An interesting question occurred to me while I was doing some “fix-it” work around the workplace the other day. And, being that a good portion of my brain-space is taken up by mechanics lien information, the question was: “Could I lien for this?”
That’s a simple question, but the answer is complex. Despite the simple appearance, multiple sub-parts must be answered before finally making a determination about whether a valid mechanics lien could be filed.
Was the Work Performed Lien-Able?
The first step in determining whether or not a valid mechanics lien may be filed is making sure the work performed is/was lien-able work. In this case, I performed some general repair of plumbing and electrical fixtures. This type of work generally gives rise to the right to file a mechanics lien (in Louisiana, where I am, a “Statement of Claim and Privilege”). Almost without exception this type of work would give rise to a mechanics lien right, because it is the direct physical improvement of real property, or the structures erected thereon. Indeed, Louisiana’s Private Works Act, Louisiana Code § 4808 gives a broad definition of a “work” giving rise to a mechanics lien right:
A project for the improvement, construction, erection, reconstruction, modification, repair, demolition, or other physical change of an immovable or its component parts.

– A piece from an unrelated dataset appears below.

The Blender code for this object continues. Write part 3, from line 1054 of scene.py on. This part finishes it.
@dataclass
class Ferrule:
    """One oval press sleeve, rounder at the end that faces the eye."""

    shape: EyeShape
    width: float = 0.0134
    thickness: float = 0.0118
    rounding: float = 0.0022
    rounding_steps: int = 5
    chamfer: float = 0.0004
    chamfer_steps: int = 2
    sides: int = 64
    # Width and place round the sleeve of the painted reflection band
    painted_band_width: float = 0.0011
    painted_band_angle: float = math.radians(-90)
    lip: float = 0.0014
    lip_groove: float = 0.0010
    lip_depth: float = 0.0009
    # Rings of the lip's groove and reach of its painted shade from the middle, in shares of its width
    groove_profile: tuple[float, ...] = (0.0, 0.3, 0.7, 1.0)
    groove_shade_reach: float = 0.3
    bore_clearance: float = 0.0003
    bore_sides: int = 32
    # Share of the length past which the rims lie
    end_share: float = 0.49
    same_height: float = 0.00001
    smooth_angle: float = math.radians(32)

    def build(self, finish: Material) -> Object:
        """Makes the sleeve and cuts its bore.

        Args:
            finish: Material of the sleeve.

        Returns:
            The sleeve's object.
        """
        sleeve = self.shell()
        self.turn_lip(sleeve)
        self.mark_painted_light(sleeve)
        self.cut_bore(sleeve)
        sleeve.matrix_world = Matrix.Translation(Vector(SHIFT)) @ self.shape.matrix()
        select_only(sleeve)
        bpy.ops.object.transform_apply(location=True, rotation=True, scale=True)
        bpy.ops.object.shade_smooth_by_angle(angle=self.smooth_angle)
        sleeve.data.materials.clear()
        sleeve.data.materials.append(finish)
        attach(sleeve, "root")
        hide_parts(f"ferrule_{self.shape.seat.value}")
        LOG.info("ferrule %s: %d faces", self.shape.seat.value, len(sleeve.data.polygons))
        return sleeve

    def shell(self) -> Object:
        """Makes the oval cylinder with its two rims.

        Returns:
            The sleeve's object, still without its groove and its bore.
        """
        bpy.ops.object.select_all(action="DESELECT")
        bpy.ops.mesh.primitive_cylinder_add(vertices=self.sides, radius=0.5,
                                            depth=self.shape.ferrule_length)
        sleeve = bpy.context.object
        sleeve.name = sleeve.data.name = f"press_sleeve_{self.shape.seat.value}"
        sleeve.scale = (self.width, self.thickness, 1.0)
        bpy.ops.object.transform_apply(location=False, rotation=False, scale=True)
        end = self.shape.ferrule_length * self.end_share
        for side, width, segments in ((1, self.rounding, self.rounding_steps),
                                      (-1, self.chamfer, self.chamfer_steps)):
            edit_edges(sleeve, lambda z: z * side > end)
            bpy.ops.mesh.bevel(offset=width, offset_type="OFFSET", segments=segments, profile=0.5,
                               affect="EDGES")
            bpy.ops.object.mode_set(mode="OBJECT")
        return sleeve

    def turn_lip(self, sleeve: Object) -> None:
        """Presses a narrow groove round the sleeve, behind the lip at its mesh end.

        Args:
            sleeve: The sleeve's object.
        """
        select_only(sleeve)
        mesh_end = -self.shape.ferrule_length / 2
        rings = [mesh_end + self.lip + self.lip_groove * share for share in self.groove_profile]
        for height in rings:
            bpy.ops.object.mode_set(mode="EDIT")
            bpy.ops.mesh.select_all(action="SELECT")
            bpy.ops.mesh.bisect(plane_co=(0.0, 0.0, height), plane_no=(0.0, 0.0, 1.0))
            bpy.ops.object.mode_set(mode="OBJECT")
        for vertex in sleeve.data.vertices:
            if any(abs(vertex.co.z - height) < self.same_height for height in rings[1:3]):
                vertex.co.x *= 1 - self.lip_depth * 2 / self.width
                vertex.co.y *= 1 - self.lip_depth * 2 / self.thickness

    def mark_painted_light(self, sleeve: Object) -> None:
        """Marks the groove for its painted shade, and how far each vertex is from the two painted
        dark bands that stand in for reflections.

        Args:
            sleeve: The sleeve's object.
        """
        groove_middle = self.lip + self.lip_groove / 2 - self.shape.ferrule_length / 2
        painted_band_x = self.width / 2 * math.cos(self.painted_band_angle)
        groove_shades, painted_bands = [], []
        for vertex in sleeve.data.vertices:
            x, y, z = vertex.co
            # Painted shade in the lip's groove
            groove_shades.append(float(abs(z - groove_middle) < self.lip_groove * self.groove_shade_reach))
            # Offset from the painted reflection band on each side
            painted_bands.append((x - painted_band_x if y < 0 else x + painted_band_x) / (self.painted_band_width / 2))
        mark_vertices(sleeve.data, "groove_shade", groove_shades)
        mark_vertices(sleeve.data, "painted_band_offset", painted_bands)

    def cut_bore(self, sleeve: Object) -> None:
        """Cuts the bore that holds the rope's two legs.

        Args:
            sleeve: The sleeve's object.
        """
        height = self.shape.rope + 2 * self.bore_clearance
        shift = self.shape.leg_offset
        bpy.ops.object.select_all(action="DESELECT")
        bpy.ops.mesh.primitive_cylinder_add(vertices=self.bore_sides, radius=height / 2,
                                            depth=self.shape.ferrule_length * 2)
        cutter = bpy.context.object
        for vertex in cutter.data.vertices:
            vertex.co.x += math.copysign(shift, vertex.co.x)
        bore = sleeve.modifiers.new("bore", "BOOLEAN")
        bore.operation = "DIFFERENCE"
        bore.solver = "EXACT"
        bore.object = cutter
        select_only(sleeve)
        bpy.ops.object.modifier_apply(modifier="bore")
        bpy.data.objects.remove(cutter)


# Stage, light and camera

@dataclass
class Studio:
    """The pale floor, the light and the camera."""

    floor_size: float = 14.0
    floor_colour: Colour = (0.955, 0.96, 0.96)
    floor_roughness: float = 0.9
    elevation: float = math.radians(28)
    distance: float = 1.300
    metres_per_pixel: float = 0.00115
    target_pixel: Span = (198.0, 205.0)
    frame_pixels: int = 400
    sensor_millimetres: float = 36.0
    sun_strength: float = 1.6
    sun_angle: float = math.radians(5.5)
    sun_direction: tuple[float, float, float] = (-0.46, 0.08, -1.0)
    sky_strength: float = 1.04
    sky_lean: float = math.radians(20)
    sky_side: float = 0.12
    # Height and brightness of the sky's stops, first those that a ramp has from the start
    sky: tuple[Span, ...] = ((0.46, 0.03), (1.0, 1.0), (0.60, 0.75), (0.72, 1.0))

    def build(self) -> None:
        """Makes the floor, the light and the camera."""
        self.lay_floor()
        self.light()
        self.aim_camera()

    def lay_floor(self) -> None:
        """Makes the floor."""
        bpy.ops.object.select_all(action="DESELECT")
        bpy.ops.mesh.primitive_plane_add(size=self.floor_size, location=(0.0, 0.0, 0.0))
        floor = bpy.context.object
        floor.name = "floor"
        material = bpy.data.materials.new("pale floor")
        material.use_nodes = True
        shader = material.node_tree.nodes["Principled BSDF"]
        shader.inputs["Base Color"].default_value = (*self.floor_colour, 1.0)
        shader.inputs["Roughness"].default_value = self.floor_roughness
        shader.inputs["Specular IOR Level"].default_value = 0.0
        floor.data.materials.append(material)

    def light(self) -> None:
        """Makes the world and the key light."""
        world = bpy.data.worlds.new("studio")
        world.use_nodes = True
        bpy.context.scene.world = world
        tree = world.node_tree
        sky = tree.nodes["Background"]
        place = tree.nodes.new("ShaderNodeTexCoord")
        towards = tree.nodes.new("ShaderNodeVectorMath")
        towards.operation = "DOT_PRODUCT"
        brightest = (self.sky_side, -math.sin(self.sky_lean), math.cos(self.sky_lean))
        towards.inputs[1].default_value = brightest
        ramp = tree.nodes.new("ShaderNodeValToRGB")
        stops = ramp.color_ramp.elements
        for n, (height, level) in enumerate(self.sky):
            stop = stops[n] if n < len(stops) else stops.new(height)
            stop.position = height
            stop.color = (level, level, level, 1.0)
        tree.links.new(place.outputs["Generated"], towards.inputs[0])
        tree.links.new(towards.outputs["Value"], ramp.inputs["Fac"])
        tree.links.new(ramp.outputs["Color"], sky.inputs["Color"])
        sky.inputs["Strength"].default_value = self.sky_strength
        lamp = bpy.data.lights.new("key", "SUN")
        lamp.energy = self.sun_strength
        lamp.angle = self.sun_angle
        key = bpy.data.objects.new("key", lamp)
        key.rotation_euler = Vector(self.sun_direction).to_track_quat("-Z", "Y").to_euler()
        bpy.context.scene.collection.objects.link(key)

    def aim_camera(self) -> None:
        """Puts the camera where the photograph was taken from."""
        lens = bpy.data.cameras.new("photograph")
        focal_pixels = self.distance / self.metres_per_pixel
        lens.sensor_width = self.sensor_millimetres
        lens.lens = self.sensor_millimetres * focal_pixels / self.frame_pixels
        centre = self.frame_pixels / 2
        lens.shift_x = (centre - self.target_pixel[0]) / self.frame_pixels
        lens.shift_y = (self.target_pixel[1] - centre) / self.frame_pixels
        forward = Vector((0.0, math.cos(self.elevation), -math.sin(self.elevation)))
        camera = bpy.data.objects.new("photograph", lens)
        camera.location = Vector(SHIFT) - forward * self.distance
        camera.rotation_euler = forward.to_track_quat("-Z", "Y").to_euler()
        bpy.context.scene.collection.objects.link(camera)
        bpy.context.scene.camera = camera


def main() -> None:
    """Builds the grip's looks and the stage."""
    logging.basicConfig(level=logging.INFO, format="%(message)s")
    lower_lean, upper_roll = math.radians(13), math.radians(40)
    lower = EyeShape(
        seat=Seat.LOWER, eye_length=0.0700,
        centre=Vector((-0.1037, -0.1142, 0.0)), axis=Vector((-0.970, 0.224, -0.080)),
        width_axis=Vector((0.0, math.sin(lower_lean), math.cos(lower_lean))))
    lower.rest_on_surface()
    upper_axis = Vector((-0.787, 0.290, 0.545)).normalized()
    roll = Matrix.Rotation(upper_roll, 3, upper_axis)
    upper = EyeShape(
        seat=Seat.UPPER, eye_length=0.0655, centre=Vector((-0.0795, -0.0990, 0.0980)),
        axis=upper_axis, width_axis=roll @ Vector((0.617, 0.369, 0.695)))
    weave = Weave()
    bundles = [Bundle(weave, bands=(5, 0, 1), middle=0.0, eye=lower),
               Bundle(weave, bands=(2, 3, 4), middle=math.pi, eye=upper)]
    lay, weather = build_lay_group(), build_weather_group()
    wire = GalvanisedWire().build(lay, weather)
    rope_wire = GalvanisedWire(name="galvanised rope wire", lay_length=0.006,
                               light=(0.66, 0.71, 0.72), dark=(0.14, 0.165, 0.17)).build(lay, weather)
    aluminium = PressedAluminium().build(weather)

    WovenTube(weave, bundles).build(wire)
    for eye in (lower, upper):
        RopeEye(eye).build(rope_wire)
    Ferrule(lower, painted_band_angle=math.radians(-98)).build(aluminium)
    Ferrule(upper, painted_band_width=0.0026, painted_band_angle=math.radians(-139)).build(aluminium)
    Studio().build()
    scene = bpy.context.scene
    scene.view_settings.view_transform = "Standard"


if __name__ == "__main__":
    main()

We have spent some time previously discussing the expansive nature of the work which may be lien-able in Louisiana, generally predicated on the “or other physical change” language contained within the statute. In this case, however, I wouldn’t need to dig that far – repair is specifically mentioned. Since Louisiana does not have a specific floor for the value of the work that needs to be performed prior to a mechanics lien becoming an available remedy, the work I performed seems to be clearly contemplated by Louisiana law. In some states, however, there is a minimum value of work that must be performed, or labor that must be furnished, prior to a mechanics lien being available – so that’s something to keep in mind.
Am I a Party Entitled to Lien?
The next sub-question that must be addressed is whether or not I am a party entitled to assert a mechanics lien in this situation. This question could easily be more difficult than it first appears. While, as a party who performed work on an immovable, it seems I am clearly a party allowed by statute to file a lien, there are some complicating circumstances here:
1) I am employed by the owner of the property
2) There was no contract, either written or verbal, for the work performed
3) There was no charge contemplated for the work – I was doing it for free as a goodwill gesture.

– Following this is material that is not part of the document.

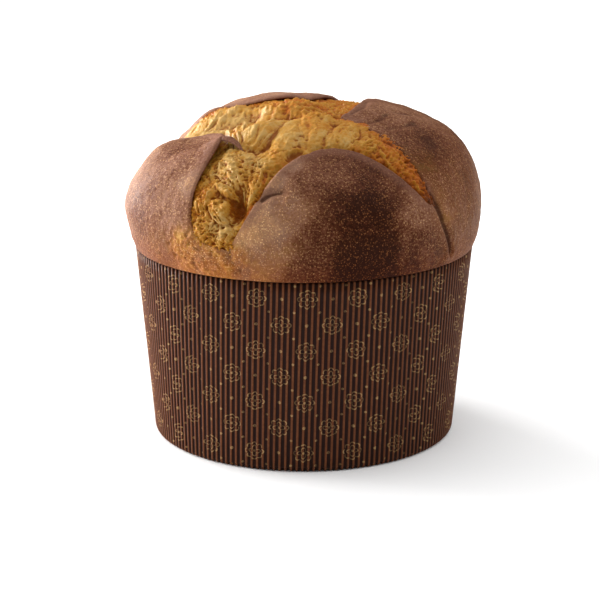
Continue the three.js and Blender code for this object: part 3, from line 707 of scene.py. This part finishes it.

Each of these complicate the determination of whether or not a mechanics lien could be filed for the work performed. As always, the answers and discussion depends on the state in which the work was performed. Since I performed the work in Louisiana, that state’s law will frame this discussion.

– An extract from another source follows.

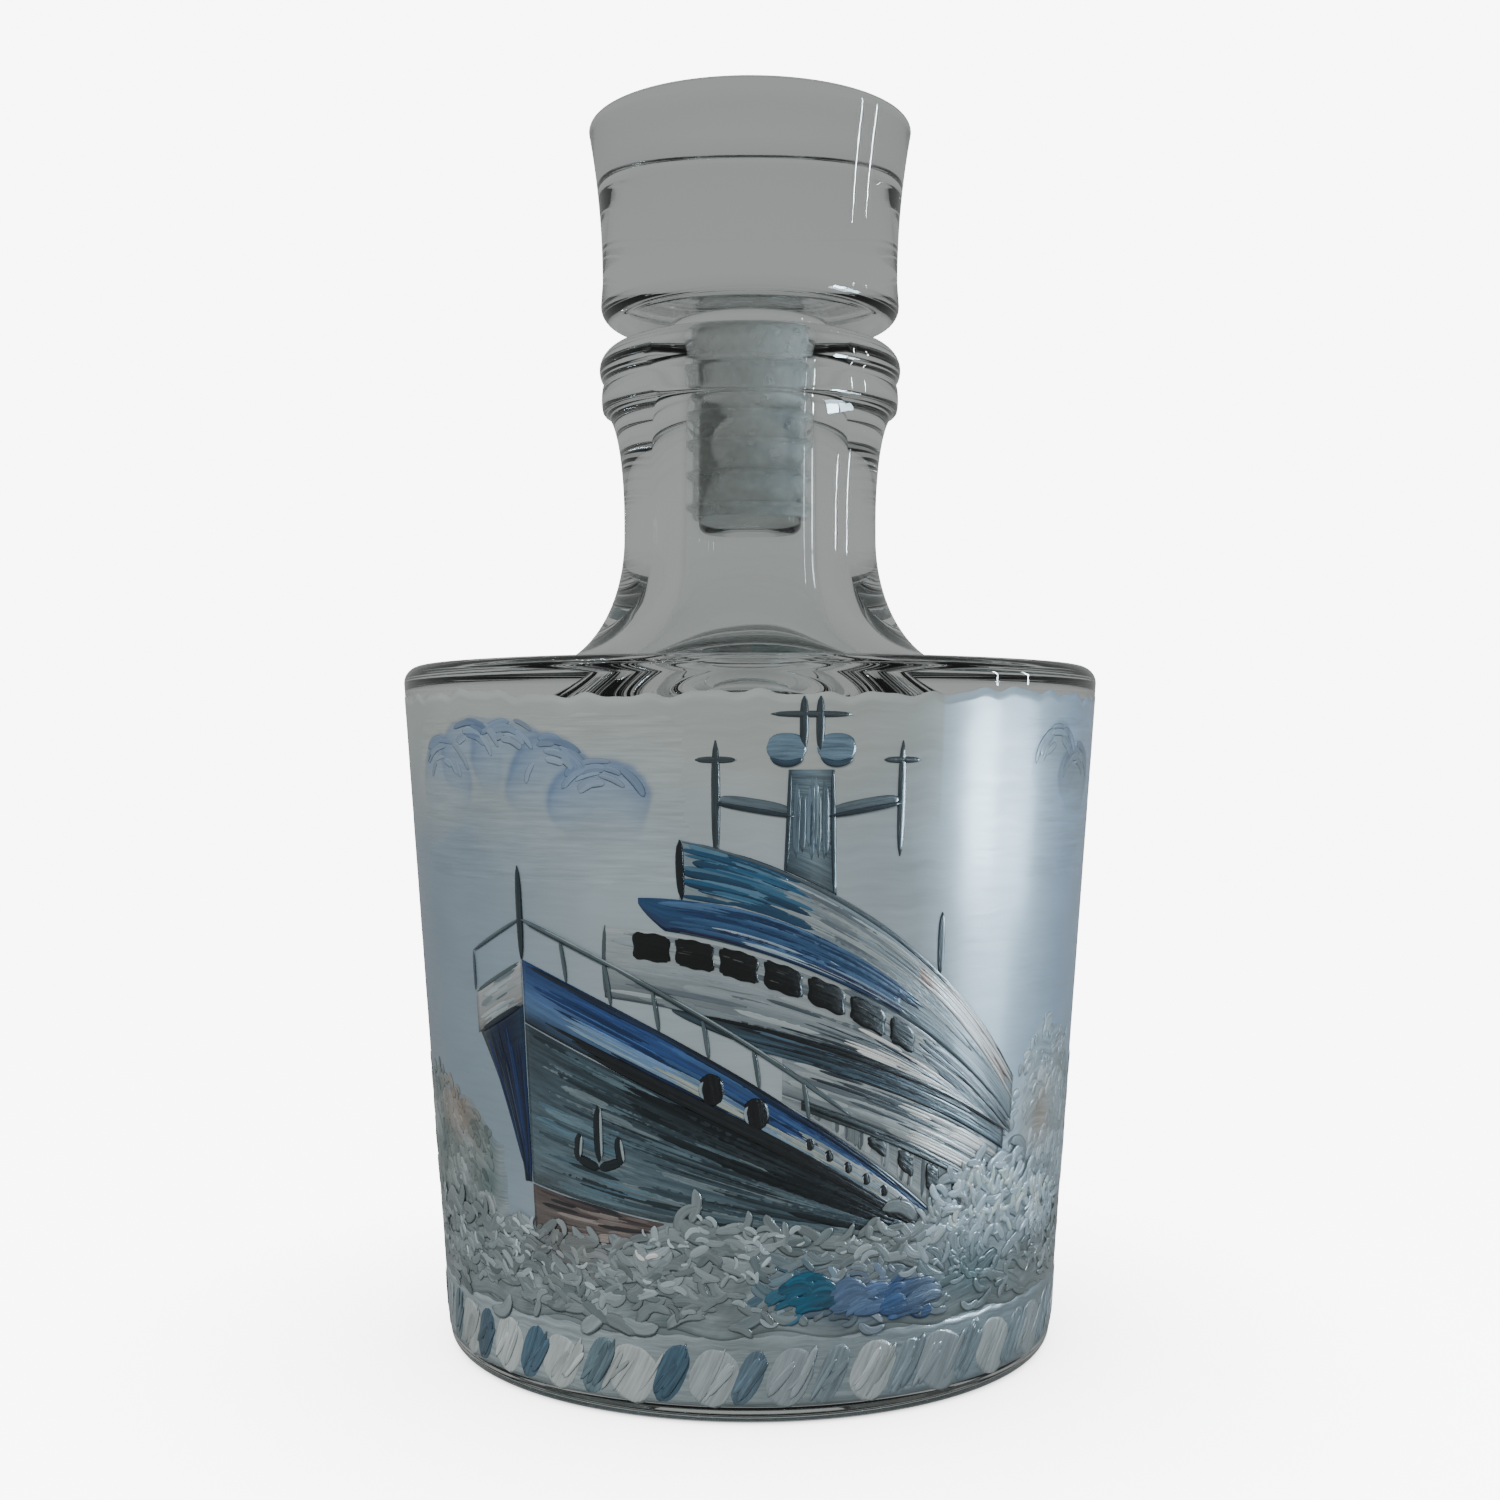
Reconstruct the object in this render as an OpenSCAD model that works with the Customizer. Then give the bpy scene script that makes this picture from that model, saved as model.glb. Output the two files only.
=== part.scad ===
// Glass decanter with a hand-painted yacht: a one-piece bottle, a solid glass stopper in a ribbed
// plastic sleeve, and the coats of paint that make up the picture on the wall.
// +Z is up and the yacht faces -Y. The origin is the centre of the foot ring on the table.

/* [Bottle] */
// Height of the shoulder above the table
shoulder_h = 121; // [100:1:150]
// Radius of the wall where it meets the table, before the heel is rounded
foot_r = 54.6; // [48:0.1:60]
// Radius of the wall at the shoulder, before the corner is rounded
shoulder_r = 63.4; // [57:0.1:72]
// Thickness of the side wall
wall_t = 6; // [4:0.5:9]
// Thickness of the glass under the inside floor
floor_t = 14; // [8:1:22]
// Thickness of the glass over the inside, at the shoulder
shoulder_t = 8; // [5:0.5:12]
// Rounding of the outer edge of the shoulder
corner_r = 3; // [1.5:0.5:5]
// Rounding of the heel
heel_r = 2.5; // [1:0.5:4]
// Rounding inside, where the wall meets the floor and the shoulder
inside_r = 9; // [4:0.5:14]
// Width of the flat ring that the bottle stands on
foot_ring_w = 8; // [5:0.5:12]
// Height of the hollow under the foot
punt_h = 2.5; // [1:0.5:5]

/* [Neck] */
// Height of the mouth above the shoulder
neck_h = 59.5; // [48:0.5:72]
// Outer radius of the neck at its narrowest
neck_r = 23.3; // [21.5:0.1:26]
// Radius of the bore that the sleeve seals in
bore_r = 12; // [10:0.1:13.8]
// Height above the shoulder where the bore starts to widen into the body
bore_end_h = 20; // [16:1:22]
// How far the bore widens before it meets the ceiling
bore_flare_w = 21; // [12:0.5:24]
// How far the foot of the neck spreads over the shoulder
flare_w = 16; // [10:1:20]
// Height of the spread at the foot of the neck
flare_h = 24; // [18:1:28]
// Radius of the upper ring of the lip
lip_r = 27.85; // [26.6:0.05:31]
// Height of the upper ring of the lip
lip_ring_h = 7.3; // [5:0.1:9]
// Height of the lower ring of the lip
lower_ring_h = 5.2; // [4:0.1:7]
// Height of the hollow curve under the lower ring
lip_root_h = 20; // [10:0.5:24]
// Depth of the groove between the two rings
lip_groove = 0.9; // [0.4:0.1:1.6]

/* [Stopper] */
// Gap between the mouth and the underside of the stopper's head
head_gap = 4; // [3:0.5:8]
// Height of the stopper's head
head_h = 36.5; // [26:0.5:46]
// Radius of the head at its waist
head_r = 27.3; // [23:0.1:32]
// How much wider the head is at its top
head_flare = 2.5; // [0:0.1:5]
// Rounding of the head's lower rim
head_low_r = 3.3; // [2:0.1:4.5]
// Rounding of the head's upper rim
head_top_r = 1.2; // [0.6:0.1:2.5]
// Depth of the plug below the mouth
plug_h = 35.5; // [24:0.5:42]

/* [Sleeve] */
// Wall of the sleeve's tube
sleeve_t = 1.1; // [0.8:0.1:1.6]
// How far the sleeve's flange stands out past the bore
flange_w = 2.8; // [1.8:0.1:5]
// Thickness of the flange
flange_t = 1.4; // [1:0.1:2]
// Number of sealing ribs on the sleeve
rib_count = 5; // [3:1:6]
// Thickness of a rib
rib_t = 1.2; // [0.8:0.1:1.8]
// How far a rib stands out from the tube
rib_h = 1.26; // [0.6:0.02:2]
// Running clearance of the plug in the sleeve
plug_clearance = 0.08; // [0.02:0.01:0.1]
// Clearance left round the ribs, once squeezed in the bore
rib_clearance = 0.06; // [0.02:0.01:0.1]

/* [Paint] */
// Thickness of one thin coat of paint
coat_t = 0.09; // [0.05:0.01:0.15]
// Thickness of the raised foam and spray
foam_t = 0.4; // [0.2:0.05:0.8]
// Gap left between one coat and what it lies on
coat_gap = 0.02; // [0.01:0.01:0.04]
// Number of dark stripes round the heel
stripe_count = 27; // [16:1:36]

/* [Picture] */
// Number of panes across the bridge
pane_count = 7; // [4:1:10]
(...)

As always, the first step is to go to the statute, and see if there is anything in the mechanics lien law directly on point. It just so happens that in Louisiana, there is (at least in part). A “Statement of Claim and Privilege” is, as it sounds, is a statement of two distinct remedies: a) A “claim” against the owner (and contractor); and b) A “privilege” on the immovable. These are often discussed as if they are one remedy, and it’s easy to see why – the “claim” against the owner (and contractor) is secured by a privilege on the immovable property. But, for our purposes of discussing my potential lien rights, we need to keep them separate.
Technically, as the statute is written, the claim against the owner is predicated on a contract, or, at the very least, contemplates or assumes the work was based on some contractual relation: Louisiana Code § 4802 holds that the claim against the owner is to secure obligations of the owner “arising out of the performance of work under the contract”. If this was the only code section on point, it might provide a significant hurdle to my ability to file a lien. At the very least, I would need to make some argument about an implied contract for the work performed, or something similar.
Luckily, however, there is another option in Louisiana. The privilege on the immovable itself, as defined by Louisiana Code § 4801 does not seem to be predicated on a specific contract. In fact, as an employee of the property owner, I am specifically mentioned by the statute as a party entitled to a privilege on the property.
The following persons have a privilege on an immovable to secure the following obligations of the owner arising out of a work on the immovable:
…(2) Laborers or employees of the owner, for the price of work performed at the site of the immovable.
As clearly defined, an employee of the owner has a privilege on the property for the price of the work performed – and that privilege arises directly from the work performed. Also, to my benefit, it does not appear to matter that the work was originally contemplated to be completed free of charge. Since the privilege is not dependent on a contract, there doesn’t need to be any specific predetermined valuation of the work – instead, the privilege arises from, and is based on, the actual value of the work performed.
So, after all of that, in Louisiana I would have a right to file a lien against the property for the work I performed. In other, states, however, the analysis may be different.